I barely slept that night and was a zombie the next day. I was tutoring writing at a learning center in Brooklyn that night, but I couldn’t focus on my lesson. A swirl of Shani and exhaustion fogged up my brain. After the lesson I went out and walked the streets aimlessly. Soon I found myself sitting on a stoop in Park Slope, confused and physically dizzy. That was when my moment came. And when I say my “moment”, what I mean is “the moment I pulled my head out of my ass.” It’s the moment I saw my bullshit for the bullshit it was. Because this girl was fantastic – and that wasn’t bullshit at all. I found the nearest pay phone and dialed Shani’s number.

“I’m coming over,” I told her, and hung up.

My legs wouldn’t stop bouncing on the subway to the Upper East Side. I practically ran to her building, flew up the stairs and into her apartment. I told her there hadn’t been any other girls and more importantly, I didn’t want there to be other girls. I told her I was being stupid. I wanted to be “exclusive.” I told her I thought she was terrific and gorgeous and that she was one of the most fun people I’d ever met.

And really, from that moment on, I knew I was going to marry her.

We moved in together. We met each other’s parents. We got to know each other’s friends. We spent holidays together. We took all those steps that couples take. But my head was out of my ass and not going back in. I proposed on the floodwall near the house where I grew up. We got married in Kansas and had a glorious, epic party. We bought a house. We had you two.

Like most people, I’ve made a bunch of life decisions. And like most people, I’ve hit some and missed some. But when it came to the biggest decision of my life, when it came to picking a partner, I came up to the plate and NAILED that f@%#er. I Mickey Mantled that pitch and I got your mother.

And everything…career, house, kids, life…everything has stemmed from that. Everything from there has been built on a foundation of joy and love and honesty and respect. It’s part bedrock, part sunshine, part music. In truth, it’s made everything else bliss. It is on this foundation that the two of you are built. It is the center of our home and the core of what we are as a family.

So with all that, my advice to you boys is this: if you decide to get married, pick someone who is fun. That’s basically the key. There are a million things I like about your mother. I love her stack of 25 books by her bed. I love when she puts on 80s music and starts dancing around the kitchen.

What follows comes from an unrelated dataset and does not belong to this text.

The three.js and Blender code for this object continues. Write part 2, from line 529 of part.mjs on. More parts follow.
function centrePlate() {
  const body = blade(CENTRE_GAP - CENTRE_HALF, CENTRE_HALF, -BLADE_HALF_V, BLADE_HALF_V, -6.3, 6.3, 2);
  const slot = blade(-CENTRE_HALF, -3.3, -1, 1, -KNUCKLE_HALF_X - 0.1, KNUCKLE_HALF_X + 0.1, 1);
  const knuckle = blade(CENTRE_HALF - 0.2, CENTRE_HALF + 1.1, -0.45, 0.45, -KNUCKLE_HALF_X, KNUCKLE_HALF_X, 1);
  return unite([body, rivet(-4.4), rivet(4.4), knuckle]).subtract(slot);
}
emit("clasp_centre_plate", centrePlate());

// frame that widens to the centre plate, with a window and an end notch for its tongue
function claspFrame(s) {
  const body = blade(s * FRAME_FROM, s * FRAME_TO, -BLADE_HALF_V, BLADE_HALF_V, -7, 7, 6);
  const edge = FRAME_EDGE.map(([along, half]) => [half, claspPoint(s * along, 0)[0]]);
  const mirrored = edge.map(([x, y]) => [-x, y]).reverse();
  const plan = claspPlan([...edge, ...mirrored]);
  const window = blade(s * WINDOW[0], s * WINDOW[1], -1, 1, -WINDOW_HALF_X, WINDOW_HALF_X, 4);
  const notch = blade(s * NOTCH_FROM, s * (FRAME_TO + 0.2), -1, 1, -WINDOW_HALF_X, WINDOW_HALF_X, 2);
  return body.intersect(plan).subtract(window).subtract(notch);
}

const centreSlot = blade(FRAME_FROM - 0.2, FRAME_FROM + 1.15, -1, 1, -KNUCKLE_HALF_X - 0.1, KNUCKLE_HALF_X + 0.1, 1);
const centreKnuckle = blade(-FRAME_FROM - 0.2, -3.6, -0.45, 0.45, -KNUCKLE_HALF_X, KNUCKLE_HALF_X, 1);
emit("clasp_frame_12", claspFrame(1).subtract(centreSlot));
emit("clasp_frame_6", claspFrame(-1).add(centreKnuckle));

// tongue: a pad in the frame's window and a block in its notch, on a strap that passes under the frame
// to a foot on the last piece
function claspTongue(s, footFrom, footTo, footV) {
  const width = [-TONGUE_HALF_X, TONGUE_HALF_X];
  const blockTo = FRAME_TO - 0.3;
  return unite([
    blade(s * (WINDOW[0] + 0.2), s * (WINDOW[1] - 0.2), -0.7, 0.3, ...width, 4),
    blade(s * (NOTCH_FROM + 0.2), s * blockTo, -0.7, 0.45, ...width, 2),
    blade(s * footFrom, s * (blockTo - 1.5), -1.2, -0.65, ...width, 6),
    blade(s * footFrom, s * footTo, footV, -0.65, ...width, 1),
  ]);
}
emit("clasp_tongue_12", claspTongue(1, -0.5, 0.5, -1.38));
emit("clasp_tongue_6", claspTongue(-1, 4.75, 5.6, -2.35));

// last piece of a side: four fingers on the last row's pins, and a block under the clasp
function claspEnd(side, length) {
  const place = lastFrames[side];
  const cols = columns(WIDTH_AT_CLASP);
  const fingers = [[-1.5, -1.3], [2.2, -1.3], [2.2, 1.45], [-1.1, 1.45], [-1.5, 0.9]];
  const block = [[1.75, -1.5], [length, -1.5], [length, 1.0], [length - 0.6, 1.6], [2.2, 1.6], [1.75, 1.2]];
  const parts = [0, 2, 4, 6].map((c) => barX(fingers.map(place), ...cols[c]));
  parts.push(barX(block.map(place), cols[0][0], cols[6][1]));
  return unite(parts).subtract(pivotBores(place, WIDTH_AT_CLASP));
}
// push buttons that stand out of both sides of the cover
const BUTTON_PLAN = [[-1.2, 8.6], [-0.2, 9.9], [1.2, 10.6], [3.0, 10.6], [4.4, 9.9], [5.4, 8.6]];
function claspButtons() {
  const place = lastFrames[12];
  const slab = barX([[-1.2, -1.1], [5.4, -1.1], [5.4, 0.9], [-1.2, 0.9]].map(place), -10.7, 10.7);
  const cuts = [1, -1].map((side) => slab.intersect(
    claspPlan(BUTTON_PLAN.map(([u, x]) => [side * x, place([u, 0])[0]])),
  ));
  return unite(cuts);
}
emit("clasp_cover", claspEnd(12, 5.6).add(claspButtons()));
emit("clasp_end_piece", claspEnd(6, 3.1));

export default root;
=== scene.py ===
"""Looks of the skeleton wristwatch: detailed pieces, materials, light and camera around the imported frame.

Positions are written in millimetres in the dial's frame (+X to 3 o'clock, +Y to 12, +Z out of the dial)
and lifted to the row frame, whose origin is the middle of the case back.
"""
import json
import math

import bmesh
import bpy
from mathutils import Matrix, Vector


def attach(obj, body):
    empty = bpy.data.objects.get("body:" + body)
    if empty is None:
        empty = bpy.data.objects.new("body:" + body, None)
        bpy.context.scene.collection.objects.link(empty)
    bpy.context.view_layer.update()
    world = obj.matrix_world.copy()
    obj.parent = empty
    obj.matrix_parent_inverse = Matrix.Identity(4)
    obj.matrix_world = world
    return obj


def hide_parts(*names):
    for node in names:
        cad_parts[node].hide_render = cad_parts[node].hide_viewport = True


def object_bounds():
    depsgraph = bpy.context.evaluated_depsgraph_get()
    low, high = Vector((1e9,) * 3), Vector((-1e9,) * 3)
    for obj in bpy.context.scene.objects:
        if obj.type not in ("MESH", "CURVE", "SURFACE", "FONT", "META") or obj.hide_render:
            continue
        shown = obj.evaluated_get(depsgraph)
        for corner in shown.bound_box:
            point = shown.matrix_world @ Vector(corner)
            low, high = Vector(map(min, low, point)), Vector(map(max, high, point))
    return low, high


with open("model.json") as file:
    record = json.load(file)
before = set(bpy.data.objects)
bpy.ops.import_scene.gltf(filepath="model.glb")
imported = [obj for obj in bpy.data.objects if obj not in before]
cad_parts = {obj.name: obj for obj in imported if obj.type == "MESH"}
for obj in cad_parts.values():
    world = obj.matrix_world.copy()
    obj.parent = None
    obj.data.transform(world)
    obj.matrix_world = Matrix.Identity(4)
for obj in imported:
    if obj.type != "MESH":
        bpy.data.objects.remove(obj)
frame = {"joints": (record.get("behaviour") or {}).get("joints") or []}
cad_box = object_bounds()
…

I love what an adventurous eater she is. I love her hair. I love how she nurtures you two chuckleheads. But mostly I love how much fun we have together. I think that’s our secret. I think that may be the secret.

I will end by telling you that 6 months after we got married, your quiet, rule-follower mother and I quit our jobs to spend a year travelling the world. We visited Fiji, New Zealand, Indonesia, Thailand, Greece, Turkey, and…NEPAL. We spent 3 weeks in Kathmandu and did a 14-day trek in the Annapurnas.

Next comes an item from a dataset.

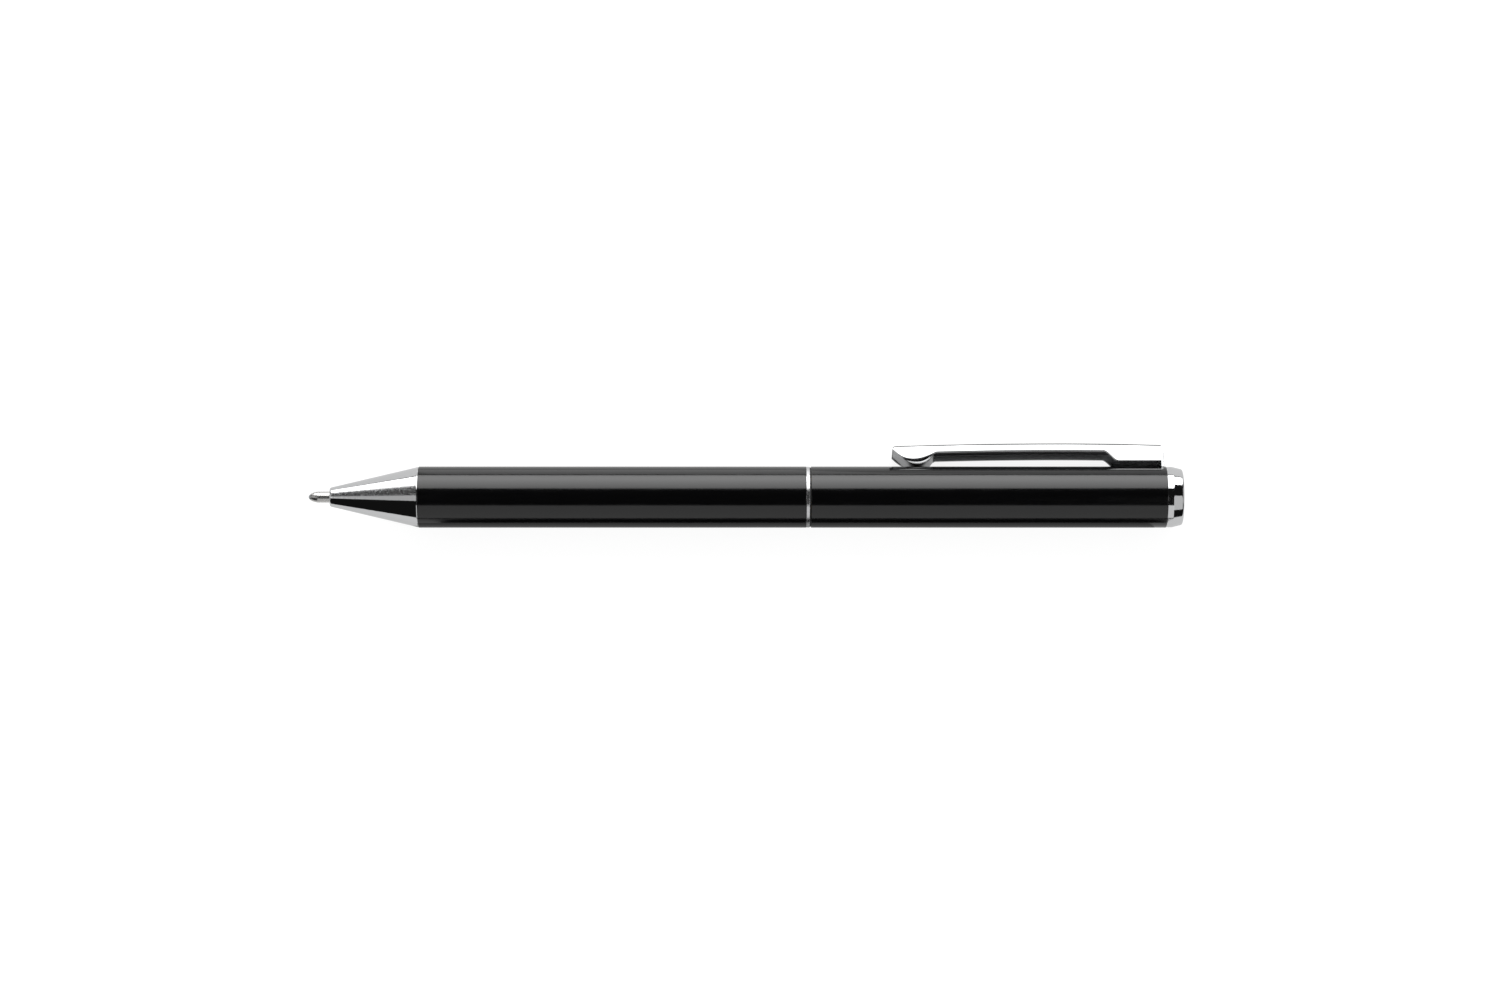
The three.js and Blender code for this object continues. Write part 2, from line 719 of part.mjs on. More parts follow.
/** The tab that enters the barrel, and the hook inside it. */
function clipTab() {
  const inner = clipRear - CLIP_SHEET;
  const top = clipTop(inner) - CLIP_SHEET / 2;
  const tab = block(inner, clipRear, TAB_WIDTH, hookTop - CLIP_SHEET, top);
  const hook = block(clipRear - HOOK_LENGTH, inner, TAB_WIDTH, hookTop - CLIP_SHEET, hookTop);
  return tab.add(hook);
}

function clip() {
  return clipChannel().add(clipWall()).add(clipFoot()).add(clipTab());
}

// Materials: colour, metalness and roughness of each finish

const finishes = {
  blackLacquer: { color: 0x0b0b0c, metalness: 0.0, roughness: 0.08 },
  chrome: { color: 0xd9dadb, metalness: 1.0, roughness: 0.05 },
  nickelSilver: { color: 0xc9c5bb, metalness: 1.0, roughness: 0.18 },
  carbide: { color: 0x8f9092, metalness: 1.0, roughness: 0.12 },
  brass: { color: 0xc9a353, metalness: 1.0, roughness: 0.25 },
  springSteel: { color: 0xb4b6b8, metalness: 1.0, roughness: 0.22 },
  whiteAcetal: { color: 0xe9e8e2, metalness: 0.0, roughness: 0.42 },
  blackPlastic: { color: 0x161617, metalness: 0.0, roughness: 0.5 },
  blackRubber: { color: 0x1c1c1c, metalness: 0.0, roughness: 0.75 },
  ink: { color: 0x101634, metalness: 0.0, roughness: 0.2 },
  grease: { color: 0xd8cf9c, metalness: 0.0, roughness: 0.25 },
};
const materials = Object.fromEntries(
  Object.entries(finishes).map(([name, look]) => [name, new THREE.MeshStandardMaterial(look)]),
);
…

On Christmas morning, at 5:30 AM, we climbed to the top of Poon Hill (9600 feet) to watch the sun rise. It had a 360-degree view where you could see 9 different mountains. We watched the sun strike the peaks and light them up, blazing gold and red, then slowly creep down them. It was 15 minutes between when the sun hit the first peak and when it hit us. It was our first Christmas married.

So while there may have been no drinking contests with giant Nepalese men, I’ll take drinking hot chocolate out of aluminum mugs and watching the sunrise on those peaks with your mother any day of the week.

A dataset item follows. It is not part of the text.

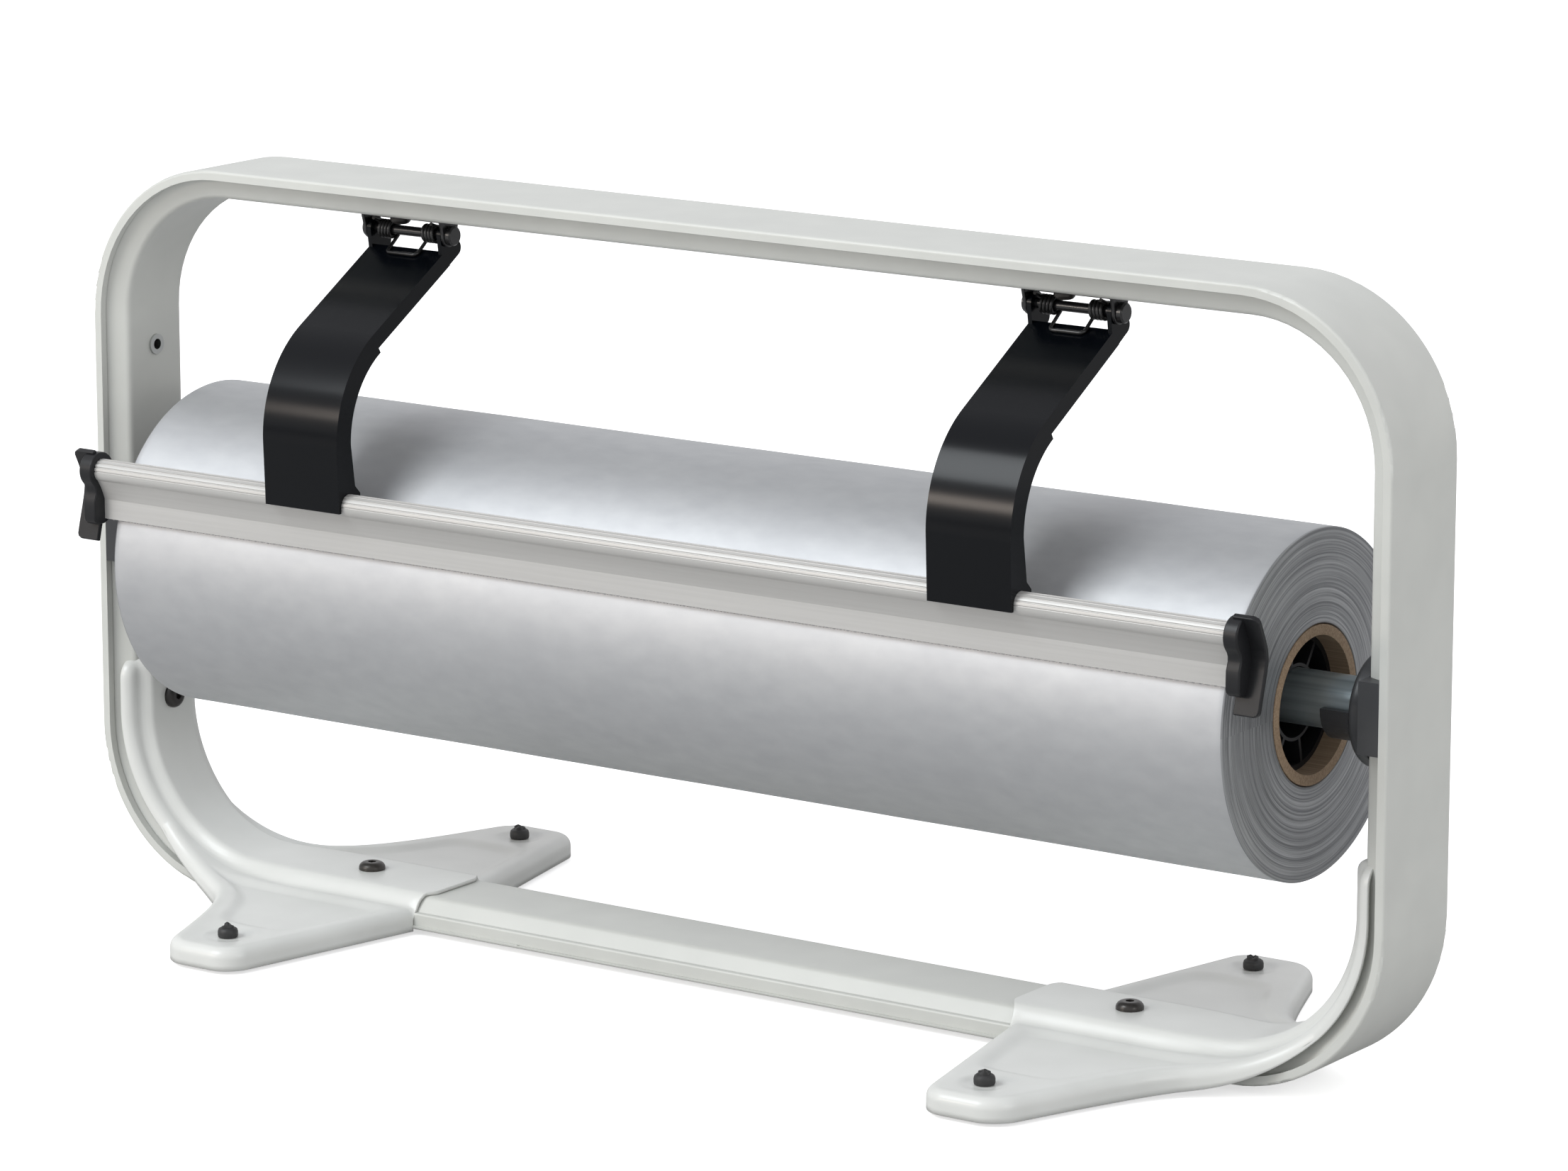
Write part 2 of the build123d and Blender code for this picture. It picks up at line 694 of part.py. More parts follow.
with BuildPart() as bearing_left:
    mirror(bearing_right.part, about=Plane.YZ)
finish(bearing_left, "bearing_left")

# ---------------------------------------------------------------- axle_tube
with BuildPart() as axle_tube:
    with BuildSketch(Plane.YZ.offset(-axle_end)):
        with Locations((0, axle_height)):
            Circle(axle_radius)
            Circle(axle_radius - axle_wall, mode=Mode.SUBTRACT)
    extrude(amount=2 * axle_end)
finish(axle_tube, "axle_tube")

# ---------------------------------------------------------------- core adapters
# Spoked plugs in the ends of the core, with a hub that hangs on the axle.
with BuildPart() as core_adapter_right:
    rim_radius = core_radius - core_wall - seat_gap
    rim_inner = rim_radius - adapter_rim_wall
    hub_radius = hub_bore_radius + hub_wall
    adapter_start = roll_length / 2 - adapter_recess - adapter_depth
    with BuildSketch(Plane.YZ.offset(adapter_start)):
        with Locations((0, roll_height)):
            Circle(rim_radius)
            Circle(rim_inner, mode=Mode.SUBTRACT)
            Circle(hub_radius)
            with PolarLocations((hub_radius + rim_inner) / 2, spoke_count, start_angle=spoke_start):
                Rectangle(rim_inner - hub_radius + 2 * spoke_sink, spoke_thickness)
            Circle(hub_bore_radius, mode=Mode.SUBTRACT)
    extrude(amount=adapter_depth)
finish(core_adapter_right, "core_adapter_right")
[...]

3 thoughts on “About Your Mother

  1. LOVED THIS. Thanks for sharing this with us, Mike! I’m finding that at least for me, getting one’s head out of one’s ass can be a life-long project.

  2. What a beautiful love story! This is the second post of yours that I’ve read and the second one to make me cry (and this is a happy story!) – which in my book, makes you a very talented writer. God Bless!